A partir daqui, as suas linhas temporais são refeitas para se adaptarem à troca – mas as suas memórias duplicam-se. Recordam-se de uma outra existência, de alguém com quem sentiram uma ligação profunda, mas estas recordações não parecem enquadrar-se no presente. De forma a representar esta ligação, cada página apresenta duas narrativas opostas e invertidas (uma em relação à outra).

Alguns episódios são estranhos e sonhadores, sem motivo lógico – quase uma viagem psicadélica. A ligação entre as duas personagens é algo forçada e, ao contrário da maioria das narrativas do autor, não é dado espaço suficiente para haver grande empatia pelas personagens. E, no entanto, existe algo que me cativou durante a leitura, apesar de reconhecer que, em termos narrativos, não é o melhor que o autor já fez.

A componente visual é transmitida pelo traço peculiar de Jeff Lemire, mas aqui mais cuidado do que noutros trabalhos dele em que se apresenta mais rascunhado.
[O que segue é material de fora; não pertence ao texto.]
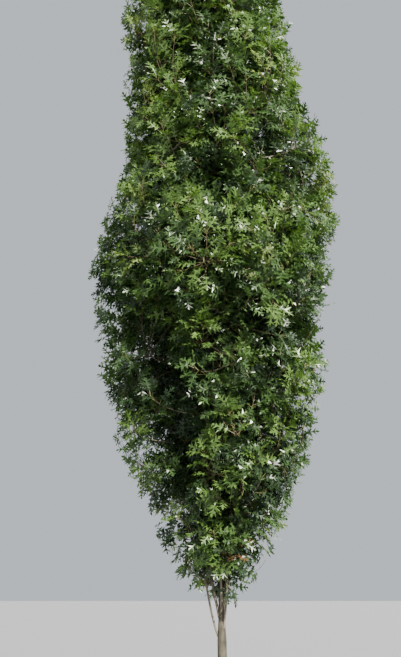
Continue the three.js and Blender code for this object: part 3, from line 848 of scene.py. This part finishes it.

O resultado são algumas páginas com muito bom aspecto. Não desgosto de ver este traço nalgumas narrativas, mas entendo que posso não ser ao gosto de todos.

A história é movimentada, ainda que a escolha de confrontar, numa mesma página, as duas linhas narrativas resulte, por vezes, nalguma confusão visual e desconforto na leitura. A história apresenta alguns momentos menos coerentes ou confusos e, ainda que se coadunem com o sentimento de sobrenatural que rodeia a narrativa, nem sempre permitem que o autor se embrenhe totalmente na história.

Em suma, Trillium é uma obra engraçada que apresenta vários elementos de ficção científica. A meu ver, a história precisava de aprofundar o relacionamento entre as duas personagens antes de quebrar as linhas narrativas para melhor justificar os paralelismos e criar ligação com o leitor. Não sendo o melhor do autor (que tem uma fasquia muito elevada) também está longe de ser o seu pior.